* Exercise aim
Will you give every entry again exactly as it stands?

Saved entries
>>>

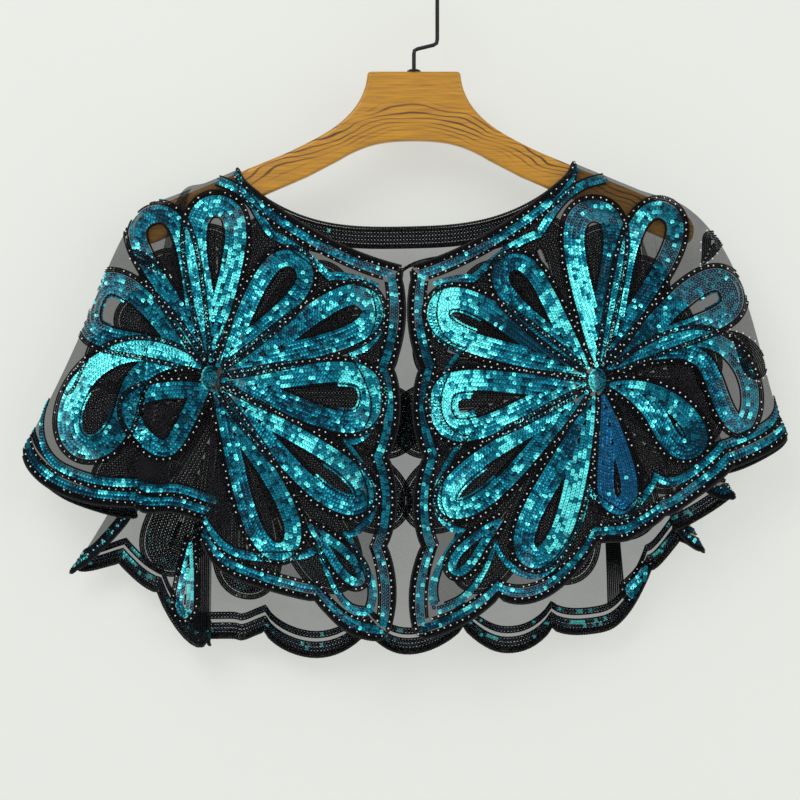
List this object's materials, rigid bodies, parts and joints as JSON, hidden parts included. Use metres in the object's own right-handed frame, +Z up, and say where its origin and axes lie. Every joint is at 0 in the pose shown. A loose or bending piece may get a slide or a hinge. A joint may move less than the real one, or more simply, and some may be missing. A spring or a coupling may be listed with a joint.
{
  "type": "sequinned net capelet on a wooden hanger",
  "caption": "Short open-front net capelet with scalloped hems and beaded flowers, hung flat on a flat wooden hanger with a cranked wire hook.",
  "frame": {"origin": "the point inside the top of the hanger's hook that rests on a rail", "axes": "+Z up, +X to the viewer's right as seen from the front, +Y away from the viewer; the hanger lies in the plane y = 0"},
  "size_m": [0.6168, 0.081, 0.5562],
  "materials": {
    "black_net": "sheer black net",
    "black_cord": "matte black cord",
    "teal_sequins": "metallic teal sequins",
    "varnished_wood": "clear satin varnish",
    "black_wire": "glossy black"
  },
  "bodies": {
    "root": {"front_left_panel": "black_net", "front_right_panel": "black_net", "back_panel": "black_net", "neck_binding": "black_cord", "edge_binding_left": "black_cord", "edge_binding_right": "black_cord", "hem_binding_back": "black_cord", "flower_hub_front_left": "teal_sequins", "flower_hub_front_right": "teal_sequins", "flower_hub_back_left": "teal_sequins", "flower_hub_back_right": "teal_sequins", "hanger_body": "varnished_wood", "hanger_hook": "black_wire", "hook_ferrule": "black_wire"}
  },
  "joints": []
}
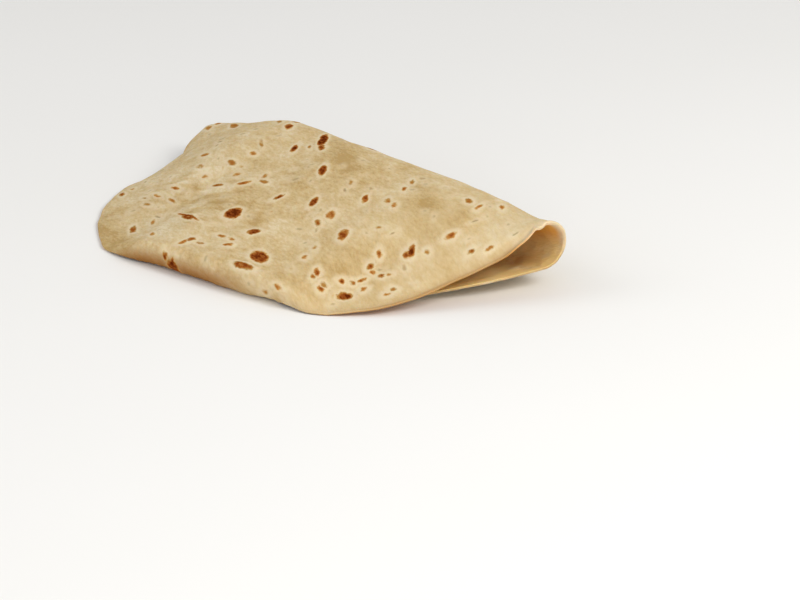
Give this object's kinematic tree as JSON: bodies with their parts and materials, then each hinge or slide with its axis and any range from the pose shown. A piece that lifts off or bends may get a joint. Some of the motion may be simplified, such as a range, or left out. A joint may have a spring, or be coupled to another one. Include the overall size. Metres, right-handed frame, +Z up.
{
  "type": "chapati flatbread",
  "caption": "Thin round chapati flatbread folded over off-centre, with a springy open fold and a softly rolled front edge.",
  "frame": {"origin": "on the ground, under the middle of the folded bread's bounding box", "axes": "+X along the fold towards its open end, +Y from the front edge towards the fold at the back, +Z up"},
  "size_m": [0.2402, 0.113, 0.0285],
  "materials": {
    "bread_crust": "dry floury wholewheat crust with scattered brown griddle spots"
  },
  "bodies": {
    "root": {"chapati": "bread_crust"}
  },
  "joints": []
}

<<<

* The response
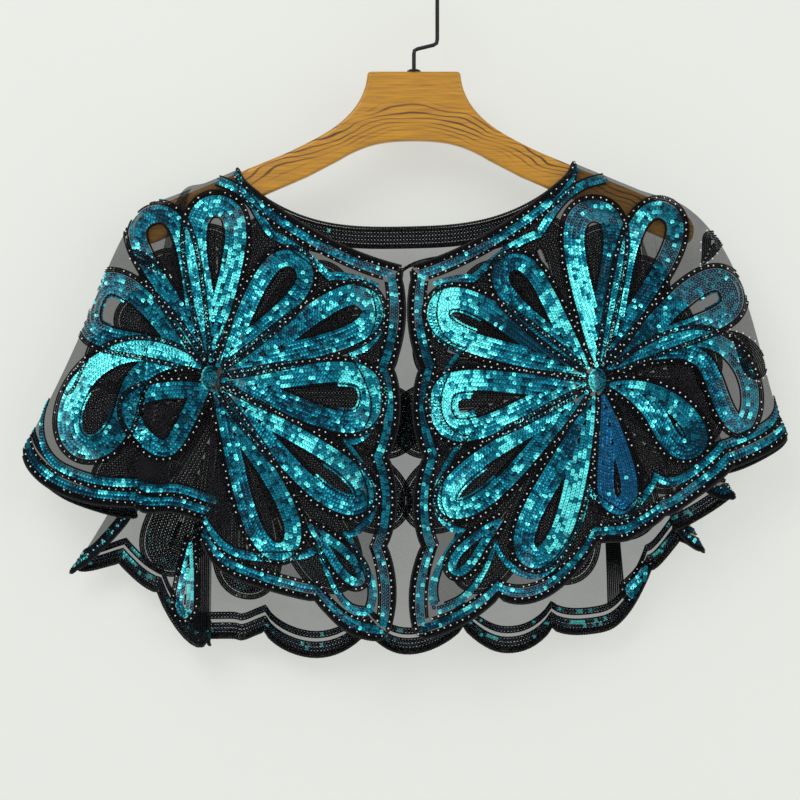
List this object's materials, rigid bodies, parts and joints as JSON, hidden parts included. Use metres in the object's own right-handed frame, +Z up, and say where its origin and axes lie. Every joint is at 0 in the pose shown. A loose or bending piece may get a slide or a hinge. A joint may move less than the real one, or more simply, and some may be missing. A spring or a coupling may be listed with a joint.
{
  "type": "sequinned net capelet on a wooden hanger",
  "caption": "Short open-front net capelet with scalloped hems and beaded flowers, hung flat on a flat wooden hanger with a cranked wire hook.",
  "frame": {"origin": "the point inside the top of the hanger's hook that rests on a rail", "axes": "+Z up, +X to the viewer's right as seen from the front, +Y away from the viewer; the hanger lies in the plane y = 0"},
  "size_m": [0.6168, 0.081, 0.5562],
  "materials": {
    "black_net": "sheer black net",
    "black_cord": "matte black cord",
    "teal_sequins": "metallic teal sequins",
    "varnished_wood": "clear satin varnish",
    "black_wire": "glossy black"
  },
  "bodies": {
    "root": {"front_left_panel": "black_net", "front_right_panel": "black_net", "back_panel": "black_net", "neck_binding": "black_cord", "edge_binding_left": "black_cord", "edge_binding_right": "black_cord", "hem_binding_back": "black_cord", "flower_hub_front_left": "teal_sequins", "flower_hub_front_right": "teal_sequins", "flower_hub_back_left": "teal_sequins", "flower_hub_back_right": "teal_sequins", "hanger_body": "varnished_wood", "hanger_hook": "black_wire", "hook_ferrule": "black_wire"}
  },
  "joints": []
}
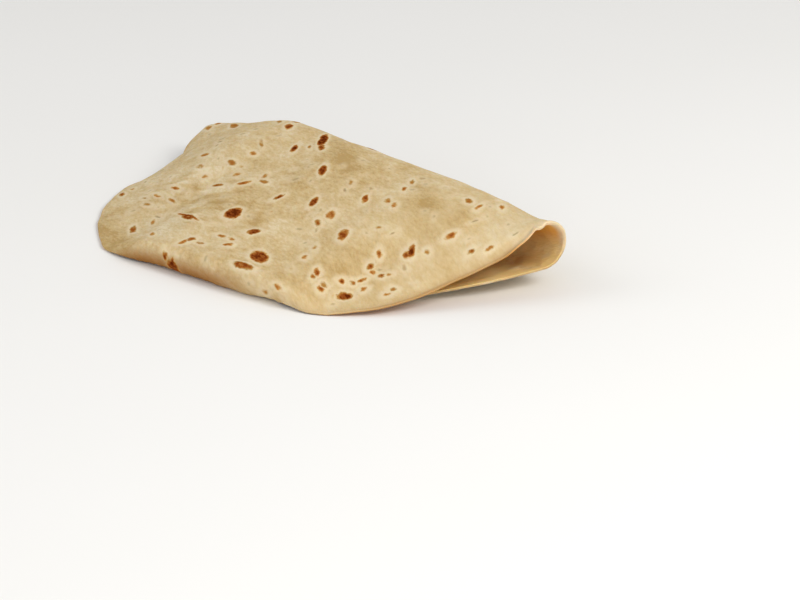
Give this object's kinematic tree as JSON: bodies with their parts and materials, then each hinge or slide with its axis and any range from the pose shown. A piece that lifts off or bends may get a joint. Some of the motion may be simplified, such as a range, or left out. A joint may have a spring, or be coupled to another one. Include the overall size. Metres, right-handed frame, +Z up.
{
  "type": "chapati flatbread",
  "caption": "Thin round chapati flatbread folded over off-centre, with a springy open fold and a softly rolled front edge.",
  "frame": {"origin": "on the ground, under the middle of the folded bread's bounding box", "axes": "+X along the fold towards its open end, +Y from the front edge towards the fold at the back, +Z up"},
  "size_m": [0.2402, 0.113, 0.0285],
  "materials": {
    "bread_crust": "dry floury wholewheat crust with scattered brown griddle spots"
  },
  "bodies": {
    "root": {"chapati": "bread_crust"}
  },
  "joints": []
}